Бок о бок с Гераклитом Сюндюков упоминает Льва Шестова, одного из героев (наряду с Николаем Бердяевым) шестого сюжета книги — «Страна победившего экзистенциализма». Шестов, как и Гераклит, стремился говорить о вещах непроговариваемых, «пытался средствами философского языка рассуждать о том, что не схватывается самой философией, бросался в схватку против разума с помощью инструментов, которые выработаны в глубине разума». Ограниченность рационального разума подтверждает и сам тот факт, что наилучшим образом Гераклит с Шестовым соединяются не с помощью научных рассуждений, а посредством поэтической метафоры, принадлежащей А.С. Пушкину: «Подобным образом начинают говорить пророки, когда ангел вырывает им грешный язык, а взамен вкладывает жало мудрой змеи».
Да и Владимир Соловьев, первопроходец русской софиологии, важный персонаж последней главы, но удостоенный и отдельной, четвертой, хотя и с неоднозначным названием («Крах Владимира Соловьева»), как-то более внятно и убедительно выглядит в своей философской лирике, чем в научных изысканиях, где он был занят, по выражению Сюндюкова, «своего рода инвентаризацией» как первый систематизатор русской мысли.

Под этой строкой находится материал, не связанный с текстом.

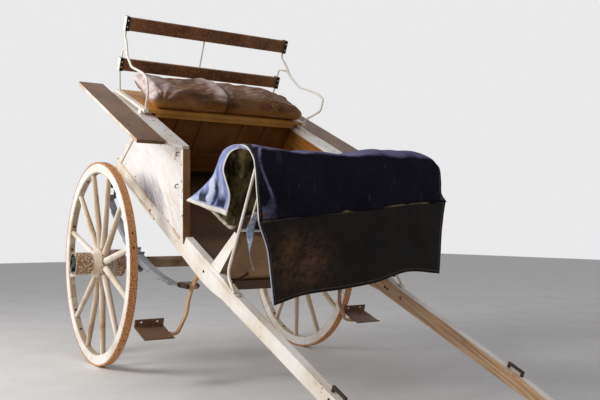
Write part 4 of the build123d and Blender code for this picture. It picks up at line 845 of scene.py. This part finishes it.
# %% The apron's leather foot piece
# Columns are the leather's left edge, middle places and far edge, row by row from the seam to the hem
leather_rows = (
    ((-515, 838), (-301, 868), (-75, 889), (159, 914), (398, 938), (588, 950)),
    ((-515, 822), (-301, 850), (-75, 871), (159, 896), (398, 920), (584, 930)),
    ((-492, 765), (-290, 790), (-75, 800), (150, 822), (385, 845), (572, 860)),
    ((-470, 700), (-282, 720), (-75, 725), (145, 745), (370, 770), (562, 780)),
    ((-455, 600), (-278, 615), (-75, 625), (140, 645), (355, 680), (552, 680)),
    ((-442, 466), (-274, 505), (-76, 521), (135, 546), (337, 591), (540, 577)),
)
drop_ahead = (1579, 1581, 1580, 1577, 1575, 1573)
pins = [[(ahead, y, z) for y, z in line] for ahead, line in zip(drop_ahead, leather_rows)]
leather_places = smooth_sheet(np.array(pins, dtype=float), 80, 150)
leather_places, crest = crumple(leather_places, ((2.5, 3, 0.010), (7, 6, 0.004), (20, 20, 0.001)), 19)
leather_places[:6, :, 0] = np.minimum(leather_places[:6, :, 0], 1.5785)
leather_places[..., 0] += axle.x
leather_mesh = sheet_mesh("apron_leather", leather_places, crest)
leather = place_piece("apron_leather", leather_mesh, [apron_leather_finish], "cart")
thicken(leather, "leather_thickness", 0.0035, -1)
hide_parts("apron_front", "apron_flap")

# %% [markdown]
# The seat cushion is a leather sack, stuffed long ago and gone slack. A cloth simulation blows a
# rounded slab up a little, so that its sides pull in the way sewn leather does. Its height is then
# shaped, because the filling has wandered: high along the back, with a lump right of the middle,
# and flat at the far end. The near end lifts off the seat at the back, and folds fan out from the near
# front corner.

# %% The cushion
def seat_height(ahead):
    """The seat slopes a little against the body. Its top, in millimetres above the axle."""
    return 917 + (ahead + 585) * 0.05


def ease(value, start, end):
    """A soft step from 0 at start to 1 at end."""
    share = min(max((value - start) / (end - start), 0.0), 1.0)
    return share * share * (3 - 2 * share)


def bell(value, middle, width):
    return math.exp(-(((value - middle) / width) ** 2))


def near_lift(ahead, left):
    """How far the near end has come off the seat, from 0 to 1."""
    return ease(left, -395, -515) * ease(ahead, -190, -460)


slab_low, slab_high = (-476, -528, 1), (-68, 540, 112)
front_limit, side_limit = -52, 531  # millimetres that the leather keeps to, ahead and to the sides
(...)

Это позволяет говорить о Соловьеве как о такой же рубежной фигуре, которая делит русскую философию на «до» и «после», как и Достоевский, название главы о котором тоже немного провокативно: «Достоевский — не философ». По мнению Сюндюкова, «философия у Достоевского присутствует скорее как интуиция, на этапе замысла, который писатель впоследствии начинает развивать художественными средствами». Причем окончательное додумывание мысли в художественной форме порой может привести к неожиданным результатам, как в случае с романом «Идиот», задуманным как рассказ о «положительно прекрасном человеке», который в итоге вышел каким-то «выродком» (по выражению экзистенциалиста Шестова). Вклад Достоевского в русскую мысль Сюндюков усматривает в том, что именно автор «Братьев Карамазовых» указал на неизбывное начало зла в человеке, в чьем сердце дьявол борется с Богом.

Кроме вечного вопроса о существовании Бога и о том, как соотнести божественный Абсолют с крайне несовершенным человеческим миром, в книге Сюндюкова прослеживается важная тема, с которой автор пытается раз и навсегда разобраться в самом начале, чтобы больше к ней не возвращаться, но она, пусть даже и незримо, всё равно просвечивает между тех или иных строк. Хотя в предисловии философ настаивает, что «вопрос соотношения России и Европы служит здесь не более чем фоном», его книга явственно обозначает врожденные комплексы русской философии, всегда ощущавшей некую неполноценность и вторичность по отношению к европейской, что заставляет и сегодня задаваться вопросом «А существует ли вообще русская философия?».
Книга Сюндюкова не оставляет сомнений в утвердительном ответе, но надо понимать, что наша философия часто более эффективна в других форматах, нежели западноевропейская классическая. В отличие от последней, насквозь логоцентричной, русское любомудрие сильнее не только в поэтических, но и в совсем невербальных проявлениях, таких, например, как живопись. В подтверждение Сюндюков вспоминает эссе Евгения Трубецкого «Умозрение в красках» (1918), где иконопись провозглашается как главная форма русской философии: «...икона — храм, переложенный на плоскость, а русский православный храм в образной форме выражает собой представление русского народа обо всём мироздании, о космосе». А самое радикальное и лаконичное развитие этой мысли принадлежит отцу Павлу Флоренскому с его знаменитым доказательством бытия Божия: «Есть Троица Рублева, следовательно, есть Бог».